Monday, March 26, 2012

Who Decides?

George Zimmerman is presumed innocent. That's the beauty of our justice system. That's why an arrest cannot automatically be equated with guilt. Every accused person is guaranteed a trial by a jury of their peers in which all evidence can be presented. We have this system to protect innocent citizens against wrongful accusation and it works much of the time.

However, the trial system is also there to get dangerous people off the streets so they can't victimize others.

If Mr. Zimmerman had been a police officer, chances are he'd currently be suspended, pending investigation of the Trayvon Martin shooting. Someone, I would hope, would look into an officer's use of deadly force against an unarmed teenager. Someone would question whether this was an incidence of racial profiling.

But Mr. Zimmerman is an ordinary citizen. He'd self-appointed himself as neighbor watch. From what I've heard, he wasn't part of a neighbor watch group and wasn't registered as such. If true, then he apparently was not aware that neighborhood watch members are never supposed to engage a suspect. If they see suspicious behavior, they're supposed to call the police and stay put. That's all.

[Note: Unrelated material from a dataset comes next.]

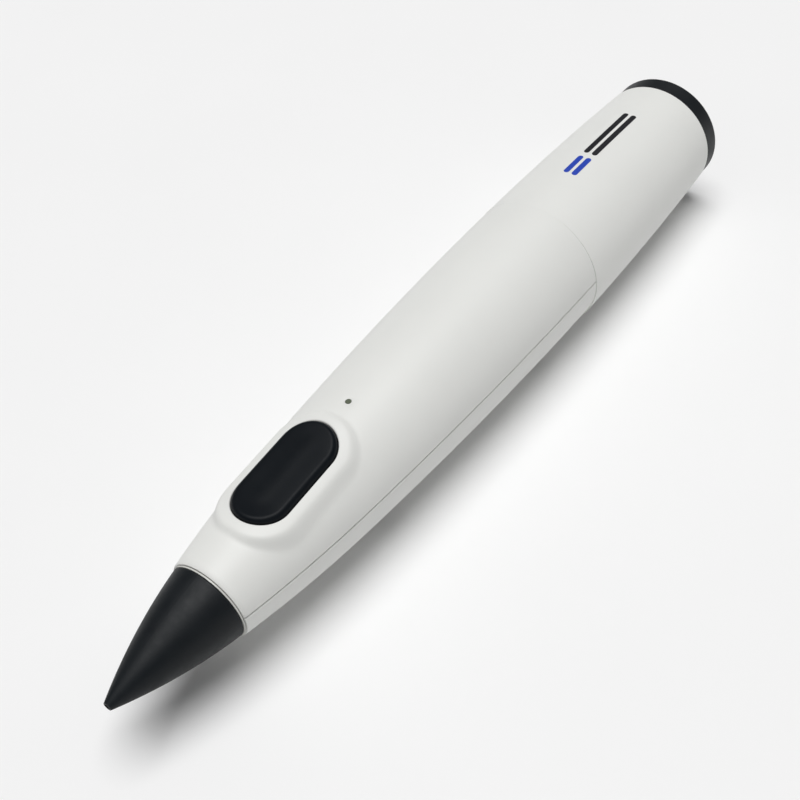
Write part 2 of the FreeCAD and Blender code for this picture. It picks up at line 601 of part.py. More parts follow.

The 911 recording instructed Mr. Zimmerman not to follow or engage the subject, yet he did. By doing so, he assumed the mantle of law enforcement with no legal right to do so. He became a vigilante. The "Stand Your Ground" bill only applies if Mr. Zimmerman "stood his ground" (from where he made the call) and was being attacked. If he was in his home, protecting his family. If he were walking down the street, minding his own business and was mugged. By following Trayvon after being told not to do so, Zimmerman provoked the confrontation. Even so, since Trayvon Martin was unarmed, he presented no danger. Mr. Zimmerman was much bigger and older than the teenager. He was seen by witnesses to be kneeling, straddling Trayvon's face-down body. That seems to indicate that he could subdue the boy physically.

Not only that, but Mr. Zimmerman had phoned the police 46 times in the last 14 months. The vast majority of the calls were false alarms. Mr. Zimmerman seems to have been a tad paranoid, to say the least. And it makes you wonder how many more paranoid, self-appointed vigilantes there are out there, packing heat, who are calling the cops every day and being ignored. Until they take the law into their own hands.

But this is evidence that a jury should hear. Mr. Zimmerman should be arrested. The arrest, as I've said, would not mean that he's guilty. That's for a jury of 12 hopefully unbiased jurors to decide.

If Mr. Zimmerman is never charged, the system of justice fails, because it means, as a nation, we're leaving it to law enforcement, legislators, and vigilantes to decide guilt and innocence. And for the sake of the innocent, that's not acceptable.